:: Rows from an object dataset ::
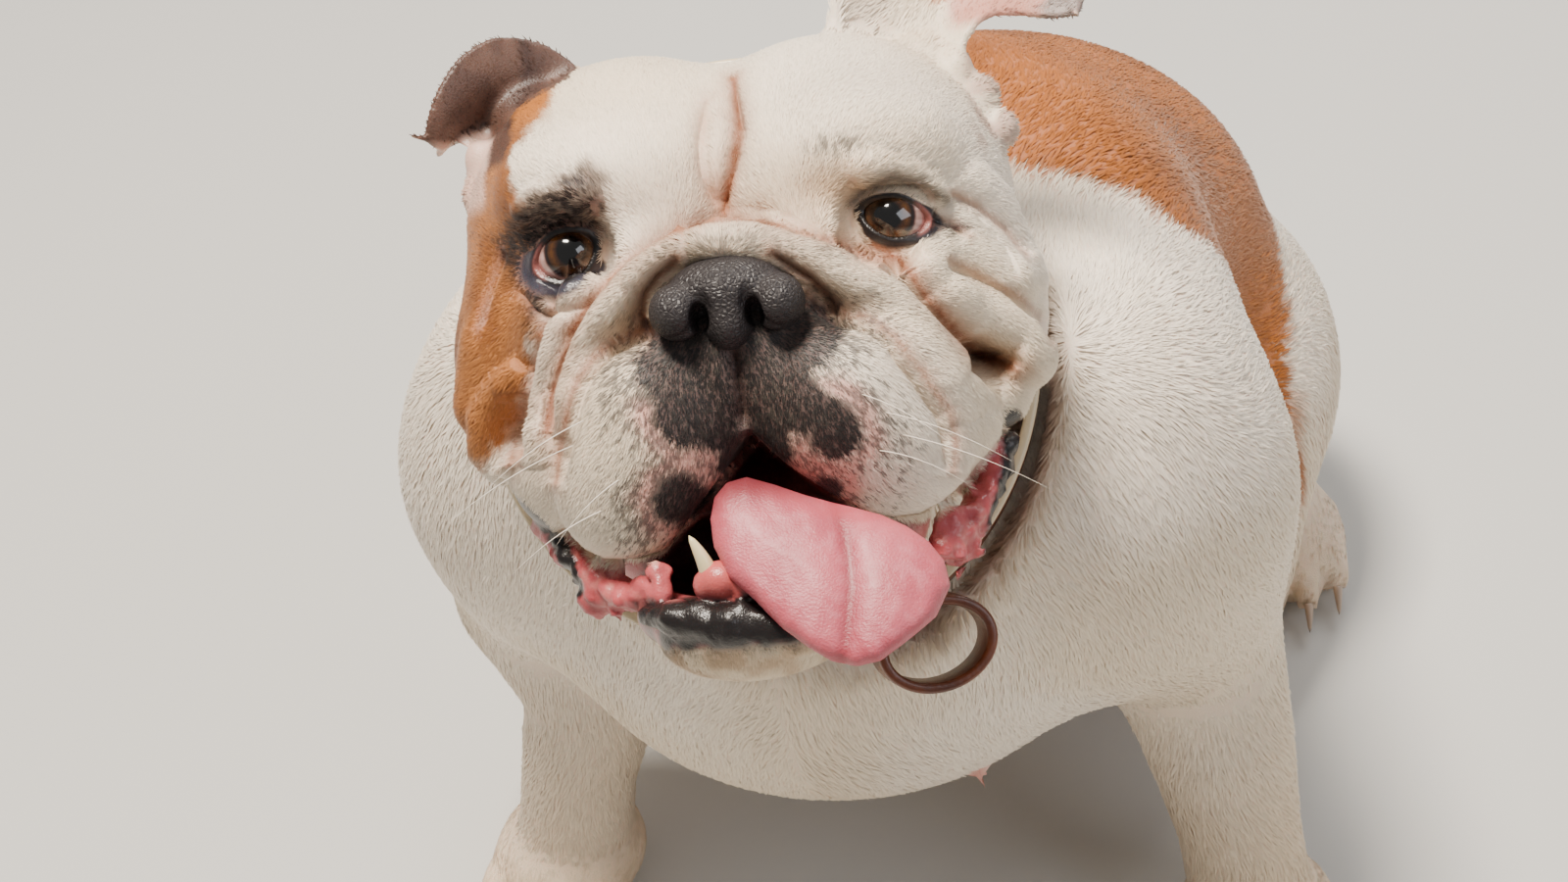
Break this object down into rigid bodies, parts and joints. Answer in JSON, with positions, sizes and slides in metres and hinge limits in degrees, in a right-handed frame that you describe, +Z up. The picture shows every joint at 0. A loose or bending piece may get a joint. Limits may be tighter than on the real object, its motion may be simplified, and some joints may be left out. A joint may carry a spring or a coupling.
{
  "type": "english bulldog model",
  "caption": "Life-size model of an English bulldog sitting with its head raised and its tongue out, white with a red-tan saddle, in a brown leather collar.",
  "frame": {"origin": "middle of the underside of the whole model's box, on the floor that its paws and rump stand on", "axes": "+Z up, -Y the way the dog's body faces, +X towards the dog's own left side; the head is turned a little to its left and raised"},
  "size_m": [0.375, 0.549, 0.441],
  "materials": {
    "coat_white": "short flat fur, warm white",
    "coat_red": "short flat fur, red-tan",
    "ear_taupe": "very short velvety fur, grey-brown",
    "lip_dark": "moist, dark pigmented skin",
    "tongue_pink": "wet, finely grained",
    "nose_black": "moist and pebbled",
    "ivory": "smooth enamel",
    "eye_brown": "clear wet cornea over a dark brown iris",
    "leather_brown": "smooth, waxed"
  },
  "bodies": {
    "root": {"torso": "coat_red", "neck": "coat_white", "tail": "coat_red", "fore_leg_left": "coat_white", "fore_leg_right": "coat_white", "hind_leg_left": "coat_white", "hind_leg_right": "coat_white", "fore_paw_left": "coat_white", "fore_paw_right": "coat_white", "hind_paw_left": "coat_white", "hind_paw_right": "coat_white", "collar": "leather_brown", "collar_loop": "leather_brown", "head": "coat_white", "lower_jaw": "lip_dark", "tongue": "tongue_pink", "canine_tooth": "ivory", "nose": "nose_black", "ear_left": "coat_white", "ear_right": "ear_taupe", "eye_left": "eye_brown", "eye_right": "eye_brown"}
  },
  "joints": []
}
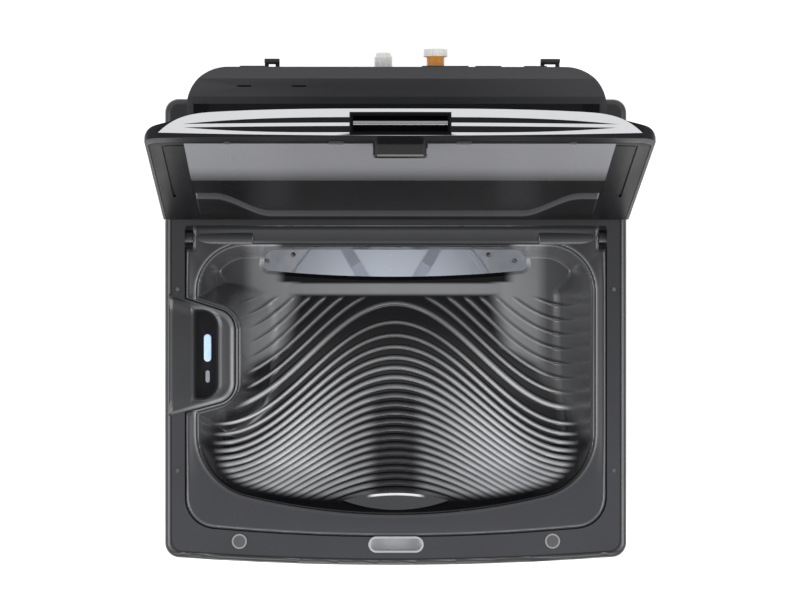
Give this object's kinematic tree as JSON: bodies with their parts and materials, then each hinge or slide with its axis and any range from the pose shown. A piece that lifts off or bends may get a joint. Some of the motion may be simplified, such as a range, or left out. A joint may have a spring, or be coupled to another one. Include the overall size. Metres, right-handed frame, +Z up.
{
  "type": "top load washing machine",
  "caption": "Charcoal top load washing machine with its glazed outer lid open, a ribbed smoked sink lid with a jet button, suspended tub, drum, pulsator and direct drive.",
  "frame": {"origin": "on the floor under the middle of the machine's overall length and width", "axes": "+X to the machine's right side as seen from its front, -Y towards the front where the user stands, +Z up"},
  "size_m": [0.686, 0.764, 1.5485],
  "materials": {
    "cabinet_paint": "satin charcoal enamel",
    "grey_steel": "zinc-coated sheet",
    "bright_steel": "turned or drawn",
    "drum_steel": "bright stainless",
    "dark_gloss": "charcoal, soft gloss",
    "dark_satin": "charcoal, satin",
    "black_gloss": "black gloss",
    "black_matte": "black",
    "smoked": "smoked translucent",
    "grip_grey": "light grey",
    "black_glass": "dark tinted",
    "bright_chrome": "satin chrome",
    "button_grey": "satin grey",
    "soft_rubber": "moulded",
    "button_light": "back-lit translucent",
    "white_plastic": "white",
    "orange_plastic": "orange",
    "tub_plastic": "moulded grey",
    "pulsator_silver": "silver-grey",
    "cast_aluminium": "die cast",
    "motor_steel": "zinc-coated",
    "board_green": "laminate"
  },
  "bodies": {
    "cabinet": {"cabinet_wrap": "cabinet_paint", "rear_panel": "grey_steel", "rear_screws": "bright_steel", "base_frame": "grey_steel", "foot_pads": "soft_rubber", "foot_studs": "bright_steel", "top_deck": "dark_gloss", "latch_cup": "bright_chrome", "lid_lock_body": "black_matte", "deck_bumpers": "soft_rubber", "button_pocket": "black_gloss", "jet_icon_lens": "button_light", "hinge_brackets_and_pins": "bright_steel", "console_housing": "dark_satin", "control_glass": "black_glass", "control_board": "board_green", "inlet_valve": "black_matte", "cold_inlet": "white_plastic", "hot_inlet": "orange_plastic", "hot_cap": "white_plastic", "hose_hooks": "black_matte", "mains_gland": "black_matte", "drain_outlet": "black_matte", "jet_feed": "soft_rubber", "suspension_brackets": "grey_steel", "suspension_rods": "bright_steel", "suspension_springs": "bright_steel"},
    "lock_bolt": {"lid_lock_bolt": "bright_steel"},
    "jet_key": {"jet_button": "button_light"},
    "dial": {"programme_dial": "bright_chrome"},
    "power_key": {"power_button": "button_grey"},
    "start_key": {"start_button": "button_grey"},
    "outer_lid": {"lid_outer_frame": "dark_gloss", "lid_outer_glass": "black_glass", "lid_inner_frame": "dark_satin", "lid_inner_glass": "black_glass", "lid_chrome_trim": "bright_chrome", "lid_handle_insert": "black_gloss", "lid_handle_grip": "bright_chrome", "lid_latch_block": "black_gloss", "lid_stops": "soft_rubber", "lid_hinge_arms": "grip_grey"},
    "sink_lid": {"sink_bowl": "smoked", "sink_frame": "dark_gloss", "sink_grip": "grip_grey"},
    "tub": {"outer_tub": "tub_plastic", "tub_cover": "tub_plastic", "bearing_housing": "cast_aluminium", "spin_bearings": "motor_steel", "shaft_seal": "soft_rubber", "stator": "motor_steel", "pump_body": "tub_plastic"},
    "drum": {"drum_hub": "cast_aluminium", "drum_floor": "drum_steel", "drum_shell": "drum_steel", "balance_ring": "white_plastic"},
    "agitator": {"rotor": "motor_steel", "drive_shaft": "bright_steel", "pulsator": "pulsator_silver"},
    "pump_wheel": {"pump_impeller": "tub_plastic"}
  },
  "joints": [
    {"name": "outer_lid_hinge", "type": "hinge", "parent": "cabinet", "child": "outer_lid", "pos_m": [0, 0.14, 1.035], "axis": [-1, 0, 0], "range_deg": [-101.2, 0]},
    {"name": "sink_lid_hinge", "type": "hinge", "parent": "cabinet", "child": "sink_lid", "pos_m": [0, 0.105, 1.001], "axis": [-1, 0, 0], "range_deg": [0, 97]},
    {"name": "tub_suspension", "type": "slide", "parent": "cabinet", "child": "tub", "axis": [0, 0, 1], "range_m": [-0.012, 0.01], "stiffness_N_per_m": 9000, "springref_m": 0.03782, "deforming": ["suspension_springs"]},
    {"name": "drum_spin", "type": "hinge", "parent": "tub", "child": "drum", "pos_m": [0, -0.03, 0.2], "axis": [0, 0, 1], "continuous": true},
    {"name": "pulsator_spin", "type": "hinge", "parent": "drum", "child": "agitator", "pos_m": [0, -0.03, 0.2], "axis": [0, 0, 1], "continuous": true},
    {"name": "pump_spin", "type": "hinge", "parent": "tub", "child": "pump_wheel", "pos_m": [0.15, -0.2, 0.19], "axis": [0, 0, 1], "continuous": true},
    {"name": "jet_button_press", "type": "slide", "parent": "cabinet", "child": "jet_key", "axis": [0, 0, -1], "range_m": [0, 0.002], "stiffness_N_per_m": 500, "springref_m": -0.002},
    {"name": "power_button_press", "type": "slide", "parent": "cabinet", "child": "power_key", "axis": [0, 0.4366, -0.8997], "range_m": [0, 0.0015], "stiffness_N_per_m": 500, "springref_m": -0.002},
    {"name": "start_button_press", "type": "slide", "parent": "cabinet", "child": "start_key", "axis": [0, 0.4366, -0.8997], "range_m": [0, 0.0015], "stiffness_N_per_m": 500, "springref_m": -0.002},
    {"name": "programme_dial_turn", "type": "hinge", "parent": "cabinet", "child": "dial", "pos_m": [0, 0.239, 1.08749], "axis": [0, -0.4366, 0.8997], "continuous": true},
    {"name": "lid_lock_throw", "type": "slide", "parent": "cabinet", "child": "lock_bolt", "axis": [1, 0, 0], "range_m": [-0.018, 0]}
  ]
}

:: OBJECTIVE ::
Please reproduce each line exactly as written.

:: WRITTEN RESPONSE ::
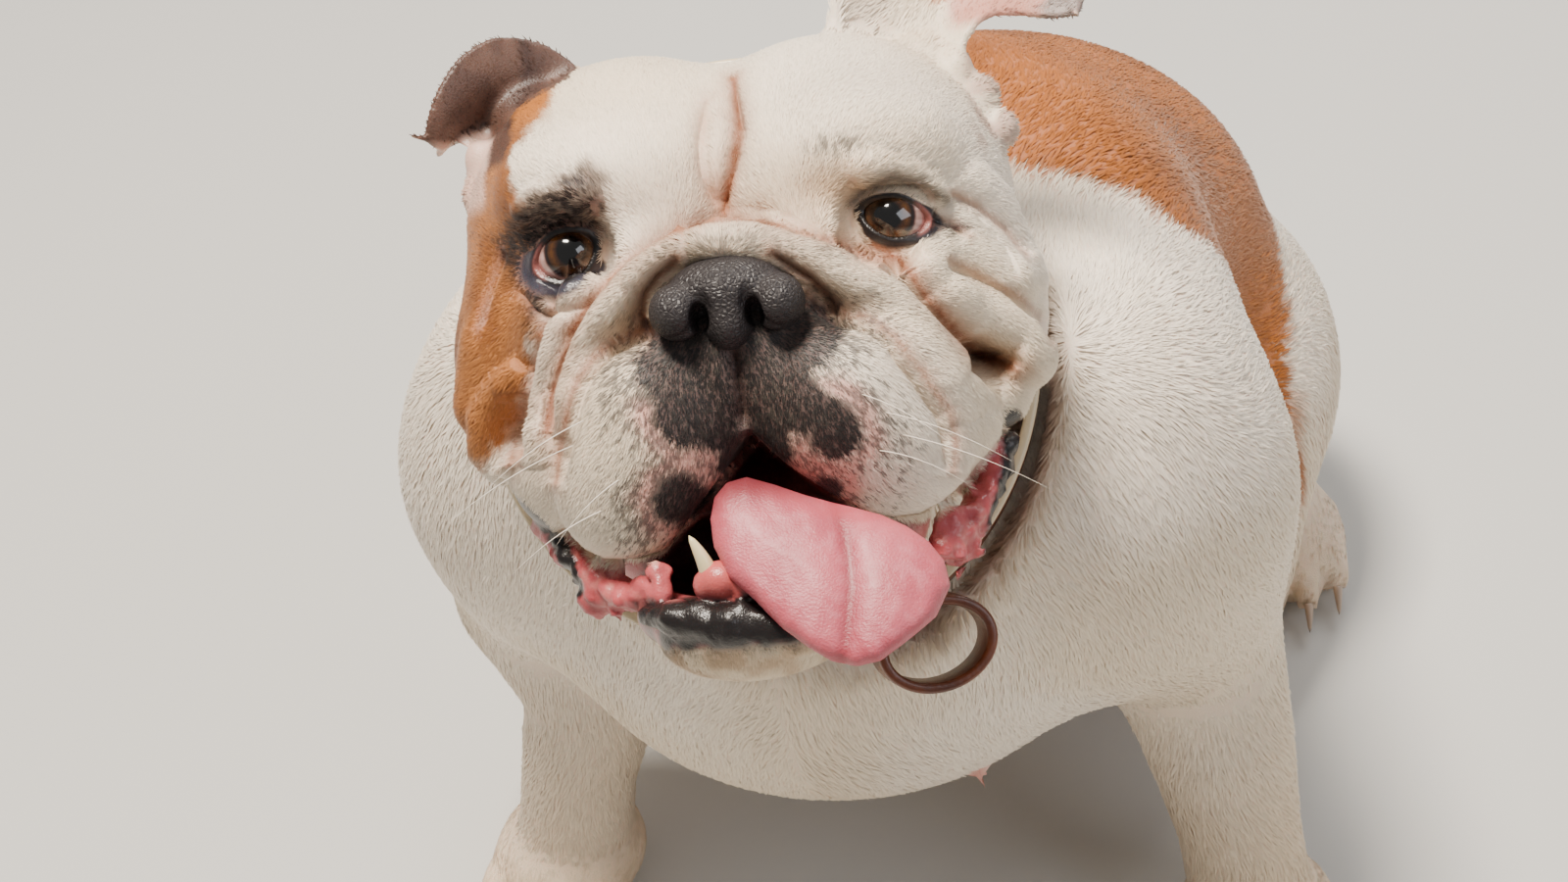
Break this object down into rigid bodies, parts and joints. Answer in JSON, with positions, sizes and slides in metres and hinge limits in degrees, in a right-handed frame that you describe, +Z up. The picture shows every joint at 0. A loose or bending piece may get a joint. Limits may be tighter than on the real object, its motion may be simplified, and some joints may be left out. A joint may carry a spring or a coupling.
{
  "type": "english bulldog model",
  "caption": "Life-size model of an English bulldog sitting with its head raised and its tongue out, white with a red-tan saddle, in a brown leather collar.",
  "frame": {"origin": "middle of the underside of the whole model's box, on the floor that its paws and rump stand on", "axes": "+Z up, -Y the way the dog's body faces, +X towards the dog's own left side; the head is turned a little to its left and raised"},
  "size_m": [0.375, 0.549, 0.441],
  "materials": {
    "coat_white": "short flat fur, warm white",
    "coat_red": "short flat fur, red-tan",
    "ear_taupe": "very short velvety fur, grey-brown",
    "lip_dark": "moist, dark pigmented skin",
    "tongue_pink": "wet, finely grained",
    "nose_black": "moist and pebbled",
    "ivory": "smooth enamel",
    "eye_brown": "clear wet cornea over a dark brown iris",
    "leather_brown": "smooth, waxed"
  },
  "bodies": {
    "root": {"torso": "coat_red", "neck": "coat_white", "tail": "coat_red", "fore_leg_left": "coat_white", "fore_leg_right": "coat_white", "hind_leg_left": "coat_white", "hind_leg_right": "coat_white", "fore_paw_left": "coat_white", "fore_paw_right": "coat_white", "hind_paw_left": "coat_white", "hind_paw_right": "coat_white", "collar": "leather_brown", "collar_loop": "leather_brown", "head": "coat_white", "lower_jaw": "lip_dark", "tongue": "tongue_pink", "canine_tooth": "ivory", "nose": "nose_black", "ear_left": "coat_white", "ear_right": "ear_taupe", "eye_left": "eye_brown", "eye_right": "eye_brown"}
  },
  "joints": []
}
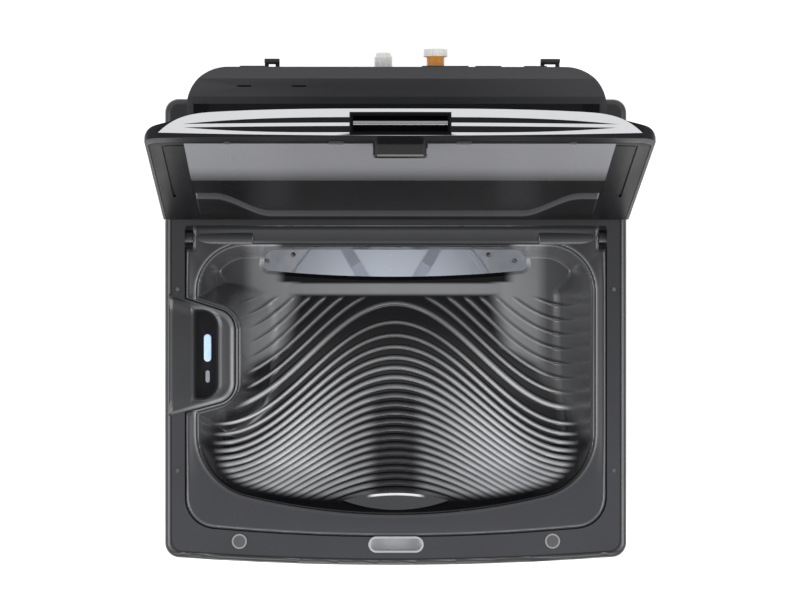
Give this object's kinematic tree as JSON: bodies with their parts and materials, then each hinge or slide with its axis and any range from the pose shown. A piece that lifts off or bends may get a joint. Some of the motion may be simplified, such as a range, or left out. A joint may have a spring, or be coupled to another one. Include the overall size. Metres, right-handed frame, +Z up.
{
  "type": "top load washing machine",
  "caption": "Charcoal top load washing machine with its glazed outer lid open, a ribbed smoked sink lid with a jet button, suspended tub, drum, pulsator and direct drive.",
  "frame": {"origin": "on the floor under the middle of the machine's overall length and width", "axes": "+X to the machine's right side as seen from its front, -Y towards the front where the user stands, +Z up"},
  "size_m": [0.686, 0.764, 1.5485],
  "materials": {
    "cabinet_paint": "satin charcoal enamel",
    "grey_steel": "zinc-coated sheet",
    "bright_steel": "turned or drawn",
    "drum_steel": "bright stainless",
    "dark_gloss": "charcoal, soft gloss",
    "dark_satin": "charcoal, satin",
    "black_gloss": "black gloss",
    "black_matte": "black",
    "smoked": "smoked translucent",
    "grip_grey": "light grey",
    "black_glass": "dark tinted",
    "bright_chrome": "satin chrome",
    "button_grey": "satin grey",
    "soft_rubber": "moulded",
    "button_light": "back-lit translucent",
    "white_plastic": "white",
    "orange_plastic": "orange",
    "tub_plastic": "moulded grey",
    "pulsator_silver": "silver-grey",
    "cast_aluminium": "die cast",
    "motor_steel": "zinc-coated",
    "board_green": "laminate"
  },
  "bodies": {
    "cabinet": {"cabinet_wrap": "cabinet_paint", "rear_panel": "grey_steel", "rear_screws": "bright_steel", "base_frame": "grey_steel", "foot_pads": "soft_rubber", "foot_studs": "bright_steel", "top_deck": "dark_gloss", "latch_cup": "bright_chrome", "lid_lock_body": "black_matte", "deck_bumpers": "soft_rubber", "button_pocket": "black_gloss", "jet_icon_lens": "button_light", "hinge_brackets_and_pins": "bright_steel", "console_housing": "dark_satin", "control_glass": "black_glass", "control_board": "board_green", "inlet_valve": "black_matte", "cold_inlet": "white_plastic", "hot_inlet": "orange_plastic", "hot_cap": "white_plastic", "hose_hooks": "black_matte", "mains_gland": "black_matte", "drain_outlet": "black_matte", "jet_feed": "soft_rubber", "suspension_brackets": "grey_steel", "suspension_rods": "bright_steel", "suspension_springs": "bright_steel"},
    "lock_bolt": {"lid_lock_bolt": "bright_steel"},
    "jet_key": {"jet_button": "button_light"},
    "dial": {"programme_dial": "bright_chrome"},
    "power_key": {"power_button": "button_grey"},
    "start_key": {"start_button": "button_grey"},
    "outer_lid": {"lid_outer_frame": "dark_gloss", "lid_outer_glass": "black_glass", "lid_inner_frame": "dark_satin", "lid_inner_glass": "black_glass", "lid_chrome_trim": "bright_chrome", "lid_handle_insert": "black_gloss", "lid_handle_grip": "bright_chrome", "lid_latch_block": "black_gloss", "lid_stops": "soft_rubber", "lid_hinge_arms": "grip_grey"},
    "sink_lid": {"sink_bowl": "smoked", "sink_frame": "dark_gloss", "sink_grip": "grip_grey"},
    "tub": {"outer_tub": "tub_plastic", "tub_cover": "tub_plastic", "bearing_housing": "cast_aluminium", "spin_bearings": "motor_steel", "shaft_seal": "soft_rubber", "stator": "motor_steel", "pump_body": "tub_plastic"},
    "drum": {"drum_hub": "cast_aluminium", "drum_floor": "drum_steel", "drum_shell": "drum_steel", "balance_ring": "white_plastic"},
    "agitator": {"rotor": "motor_steel", "drive_shaft": "bright_steel", "pulsator": "pulsator_silver"},
    "pump_wheel": {"pump_impeller": "tub_plastic"}
  },
  "joints": [
    {"name": "outer_lid_hinge", "type": "hinge", "parent": "cabinet", "child": "outer_lid", "pos_m": [0, 0.14, 1.035], "axis": [-1, 0, 0], "range_deg": [-101.2, 0]},
    {"name": "sink_lid_hinge", "type": "hinge", "parent": "cabinet", "child": "sink_lid", "pos_m": [0, 0.105, 1.001], "axis": [-1, 0, 0], "range_deg": [0, 97]},
    {"name": "tub_suspension", "type": "slide", "parent": "cabinet", "child": "tub", "axis": [0, 0, 1], "range_m": [-0.012, 0.01], "stiffness_N_per_m": 9000, "springref_m": 0.03782, "deforming": ["suspension_springs"]},
    {"name": "drum_spin", "type": "hinge", "parent": "tub", "child": "drum", "pos_m": [0, -0.03, 0.2], "axis": [0, 0, 1], "continuous": true},
    {"name": "pulsator_spin", "type": "hinge", "parent": "drum", "child": "agitator", "pos_m": [0, -0.03, 0.2], "axis": [0, 0, 1], "continuous": true},
    {"name": "pump_spin", "type": "hinge", "parent": "tub", "child": "pump_wheel", "pos_m": [0.15, -0.2, 0.19], "axis": [0, 0, 1], "continuous": true},
    {"name": "jet_button_press", "type": "slide", "parent": "cabinet", "child": "jet_key", "axis": [0, 0, -1], "range_m": [0, 0.002], "stiffness_N_per_m": 500, "springref_m": -0.002},
    {"name": "power_button_press", "type": "slide", "parent": "cabinet", "child": "power_key", "axis": [0, 0.4366, -0.8997], "range_m": [0, 0.0015], "stiffness_N_per_m": 500, "springref_m": -0.002},
    {"name": "start_button_press", "type": "slide", "parent": "cabinet", "child": "start_key", "axis": [0, 0.4366, -0.8997], "range_m": [0, 0.0015], "stiffness_N_per_m": 500, "springref_m": -0.002},
    {"name": "programme_dial_turn", "type": "hinge", "parent": "cabinet", "child": "dial", "pos_m": [0, 0.239, 1.08749], "axis": [0, -0.4366, 0.8997], "continuous": true},
    {"name": "lid_lock_throw", "type": "slide", "parent": "cabinet", "child": "lock_bolt", "axis": [1, 0, 0], "range_m": [-0.018, 0]}
  ]
}